English as a Foreign Language (EFL) has constituted a major part of the curriculum in private and public institutions in Saudi Arabia for over eight decades. More recently, the emergence of English as a global language has made it a socially desirable language in Saudi society, as elsewhere in the world. However, despite the long history of English teaching in Saudi Arabia and the growth of the profession over the years, the overall English proficiency level of the majority of students is low and unsatisfactory. Saudi researchers have reported many reasons for the ineffectiveness of English Language Teaching (ELT) including, but not limited to, low levels of student motivation, negative attitudes toward English, a substandard English as a Foreign Language (EFL) curriculum, and inefficient teacher pedagogical practices. These problems fall into two major categories: problems related to the ‘why’ of teaching and learning of EFL, and problems related to the ‘how’ of teaching and learning EFL. In investigating these issues, much of this research has been carried out within individual/psychological/structuralist/positivist frameworks, which has failed not only to problematize the complexity of such constructs but also to appreciate the fact that all realities are produced/(re)produced via ‘discourse’.
Hence, the present study investigated EFL teaching and learning practices by employing Foucauldian and poststructuralist frameworks. This study used poststructuralism not only as a theoretical lens per se, but also established it through the implemented analytical tools and textual representations of the collected data. Employing a poststructuralist discursive perspective made it possible to view EFL teaching and learning as complex social practices, interacting with the discourses of English and ELT practices available in the global as well as the local context(s). These discourses create the nexus between power and knowledge and impact on what an EFL teacher/ learner does within a classroom setting by constructing perspectives of reality through which he or she comes to understand the EFL teaching and learning process in certain ways which constitute epistemological spaces and generate particular practices.

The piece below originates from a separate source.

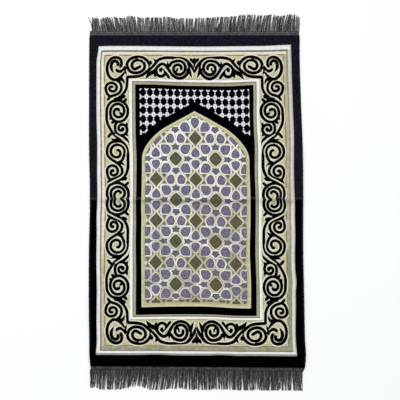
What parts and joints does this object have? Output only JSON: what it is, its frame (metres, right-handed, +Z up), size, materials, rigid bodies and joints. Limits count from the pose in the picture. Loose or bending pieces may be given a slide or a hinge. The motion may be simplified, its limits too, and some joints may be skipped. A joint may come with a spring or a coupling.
{
  "type": "prayer rug",
  "caption": "Flat woven prayer rug with a pointed niche, ornamental borders and a fringe along both short ends.",
  "frame": {"origin": "on the floor under the middle of the whole rug, fringes included", "axes": "+Z up out of the pile, +Y along the rug to the end that the niche points to, +X across"},
  "size_m": [0.6912, 1.2, 0.0061],
  "materials": {
    "pile_cloth": "black pile pattern on a matte straw and ivory woven ground",
    "top_fringe_yarn": "charcoal yarn, slightly lustrous",
    "bottom_fringe_yarn": "charcoal yarn, slightly lustrous"
  },
  "bodies": {
    "root": {"rug": "pile_cloth", "fringe_top": "top_fringe_yarn", "fringe_bottom": "bottom_fringe_yarn"}
  },
  "joints": []
}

Drawing on policy documents, EFL textbooks, classroom observations, interviews with two Saudi EFL teachers, and focus group discussions with Saudi EFL students in two rural areas, the study identified seven discourses circulating within and competing across the examined discursive spaces. The first three discourses are related to English and its values, including: English as a universal language; English as the language for better employment opportunities; and English as the language for spreading religion. The remaining four discourses centred around ELT with exams as an important aspect of EFL learning and ELT; CLT as the key to success in ELT; L1 as a barrier to successful EFL learning; and EFL textbooks as an essential aspect of the processes of EFL learning and ELT.
In exploring the production and (re)production of these discourses through the examination of how visibilization, normalisation, exclusionary/inclusionary acts, classification, and subject positioning as discursive strategies are employed, it was found that whether a particular discourse was made visible or invisible depended on other discourses operating across the examined discursive spaces: the social context, the policy, the textbook, the classroom, and the teachers and students. The analysis of the connection(s) and misconnection(s) between these discursive spaces demonstrated that the interplay between the different discourses constructed discursive battlegrounds, which impacted the processes of EFL teaching and learning. Through the investigation of this interplay, it was found that there was a disconnect and an ambivalent relationship between the study participants’ espoused discourses of English and their EFL teaching and learning practices, suggesting that EFL teachers and learners should not be considered ‘stable’ figures, but rather as social agents with discursively constructed ever changing subjectivities. Furthermore, the analyses of the constructions of the discourses operating within the examined policy texts demonstrate an intra disparity and fragmentation. This was manifested in the difference between the ideals of the EFL curriculum and the institutionally imposed regulating techniques, that is, examinations and teachers’ assessment practices which had negative effects on EFL teaching and learning dynamics. Additionally, as a consequence of the competition between the different sources of discursive constructions, I found that there was a gulf between the EFL policies and the enactment of these policies in EFL teaching and learning dynamics in the observed EFL classrooms. The findings of this study also indicate that if a discourse promoted through the policy is mediated by discourses operating in the larger societal context, it became more visible in teaching and learning practices as compared to other discourses that did not have social moorings. This suggests that taking the prevailing social expectations into account at the stage of developing any policy is of paramount importance.
The study concludes with a discussion of the implications of the interplay of connections and misconnections between competing discourses across different spaces in Saudi educational settings for improving the EFL teaching/learning environments in Saudi Arabia and other similar contexts.